Unless you are a journalist who just landed from Mars, you already know something about the rule of law debate now raging in Kenya. A lot of concern has been expressed that the Constitution and the law, which are the foundation of the nation, are under threat.

The best political philosophers around will assure you that the rule of law is never under threat from the so-called “ordinary citizens” (are there extra-ordinary citizens?). Rather, it is the impunity of the people in power that threatens the rule of law.

Everyone is subject to the law at all times. But if some powerful persons begin to act as if the law doesn’t matter, that raises at least two problems: One, it is the law that creates the positions those persons hold. Impunity ultimately undermines their own authority and delegitimizes such public officials in the eyes of the citizens.

The second – and bigger – problem is that when public officials willfully hold the law in contempt, they have no reason for expecting anyone else to be subject to the law.
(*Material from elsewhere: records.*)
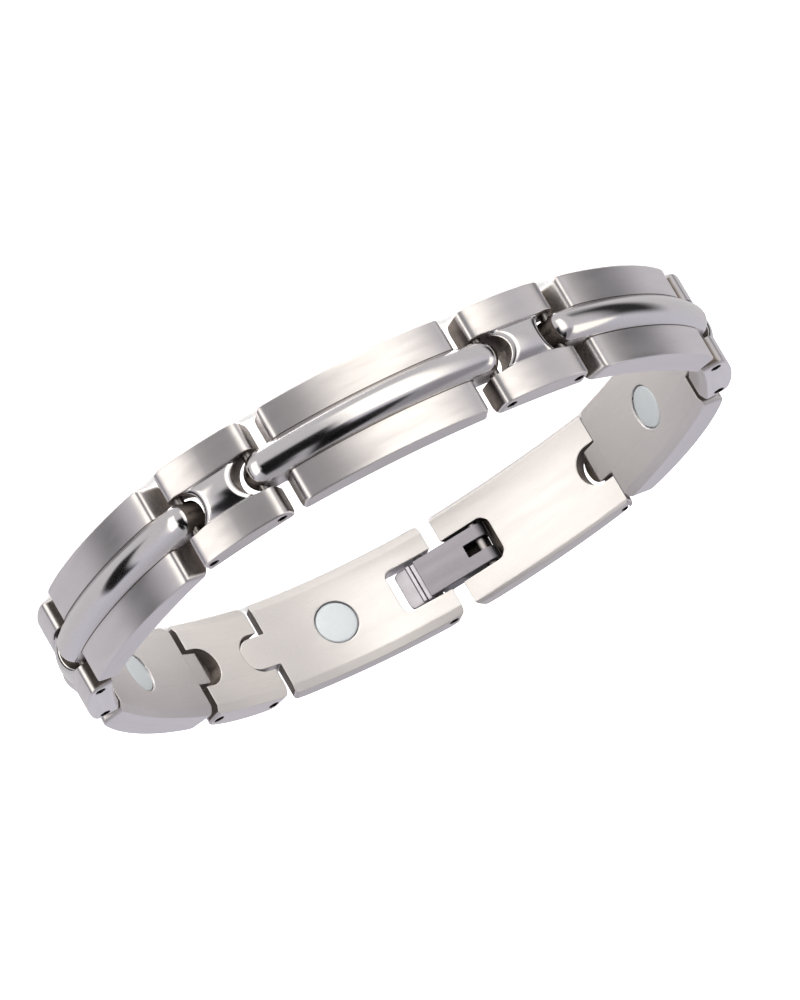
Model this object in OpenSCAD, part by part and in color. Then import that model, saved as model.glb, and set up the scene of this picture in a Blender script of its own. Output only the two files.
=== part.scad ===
// Stainless steel link bracelet with inset magnets and a lever clasp, closed, standing on its edge.
// Each piece is drawn in a frame of its own: x runs along the band, y points away from the wrist
// and z runs across the band, from the edge it stands on (0) to the upper edge (band_w).
// The band is walked from pin to pin, starting at the catch pin of the clasp.

/* [Band] */
// Width of the band, which is the height of the standing bracelet
band_w = 10.8; // [10:0.1:11.5]
// Distance between the two pins of a long link
long_pitch = 26; // [25:0.5:27]
// Distance between the two pins of a short link
short_pitch = 8.2; // [7.9:0.05:8.6]
// Depth of the soft bevel along both inner edges
bevel_depth = 0.45; // [0.2:0.05:0.6]
// Width of the soft bevel along both inner edges
bevel_width = 0.9; // [0.5:0.1:1.2]

/* [Curve of the loop] */
// Direction of the catch link, from its clasp pin to its link pin, in degrees
first_heading = -19.7; // [-20.2:0.1:-19.2]
// Direction of the line from the hinge pin to the catch pin, in degrees
clasp_heading = 6.2; // [5.7:0.1:6.7]

/* [Long links] */
// Gap between a pin's axis and the end of the brushed panels
panel_inset = 2.55; // [2.3:0.05:2.8]
// Height of the panels above the pin line at mid length
panel_crown = 3.4; // [3:0.05:3.7]
// Radius of the panels along the band
panel_radius = 40.5; // [37:0.5:46]
// Height of the inner face above the pin line at mid length
long_seat = -0.15; // [-0.4:0.05:0]
// Radius of the inner face along the band
long_seat_radius = 60; // [50:5:90]
// Width of the polished half-round bar
bar_w = 3.7; // [3.4:0.1:3.9]
// Height of the bar's crest above the pin line at mid length
bar_crown = 4.4; // [4.1:0.05:4.6]
// Radius of the bar's crest along the band
bar_radius = 37; // [36:0.5:40]
// How far the rounded crest rises above the bar's straight sides
bar_arch = 1.15; // [0.9:0.05:1.3]
// How far the bar's tongue runs past the pin's axis
tongue_reach = 1.2; // [1:0.05:1.3]

/* [Short links] */
// How far a link end runs past its pin's axis
end_reach = 1.2; // [1:0.05:1.3]
// Height of the short link above the pin line at mid length
short_crown = 1.75; // [1.6:0.05:1.9]
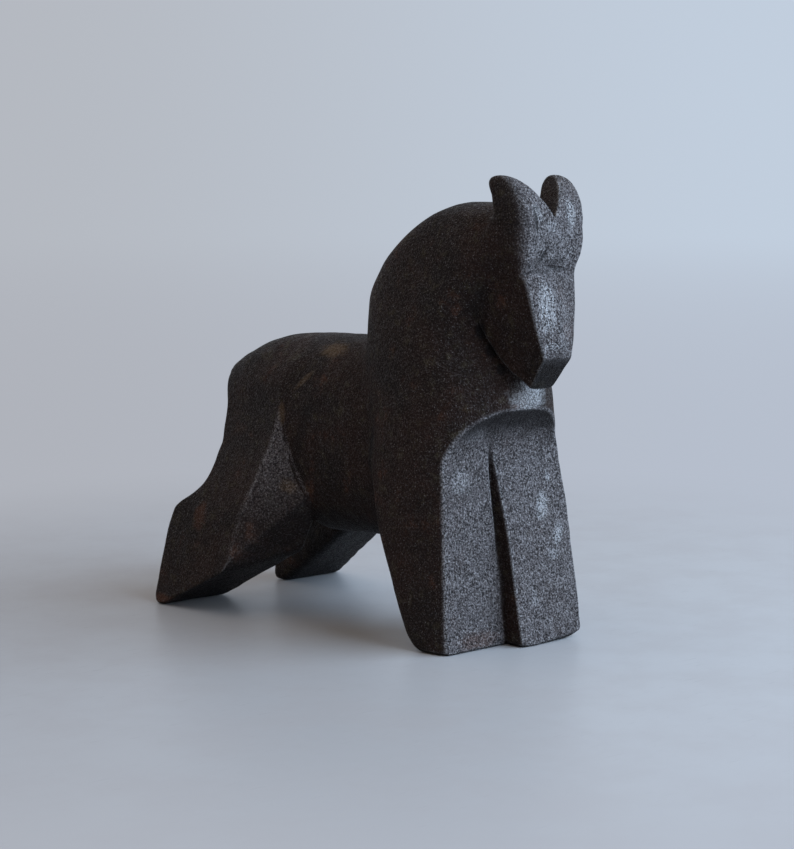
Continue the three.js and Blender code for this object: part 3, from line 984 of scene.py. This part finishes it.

That puts the entire nation on a slippery slope towards anarchy.

That, we suppose, is why Deputy President William Ruto last week called for an end to impunity. According to the public broadcaster, KBC, Ruto asked all Kenyans to respect the rule of law regardless of their positions in society.

“In a thinly veiled attack on the opposition for its recent mock presidential swearing in, the Deputy President said the country was governed by rules and the Constitution, saying all Kenyans irrespective of their political affiliations must obey the law”, according to the public broadcaster.

Alas! How did the great scribes at KBC figure out that Ruto’s remarks were a “thinly veiled attack” on the opposition?

Look, the DP asks all Kenyans to respect the rule of all. He points out that no one, regardless of position in society, is above the law. And then KBC goes and tells its audience that the DP had the opposition in mind? Come on!

What’s more, the mock presidential swearing in that this report references has not been determined to be unlawful. KBC’s claim is therefore not factual.

KBC failed its audience by not pointing out that it is, in fact, the government that has come under criticism for undermining the rule of law. Government officials have disobeyed numerous court orders. There is the letter Jubilee Secretary General Raphael Tuju recently wrote to Chief Justice David Maraga, which was widely seen as attempted intimidation of the Judiciary. And who told off Supreme Court judges as “wakora”, remember? It is a matter of public record.

It appears rather obvious that KBC’s reference to the mock swearing in was diversionary. Yet KBC is a public broadcaster – and not a state broadcaster. Get the difference?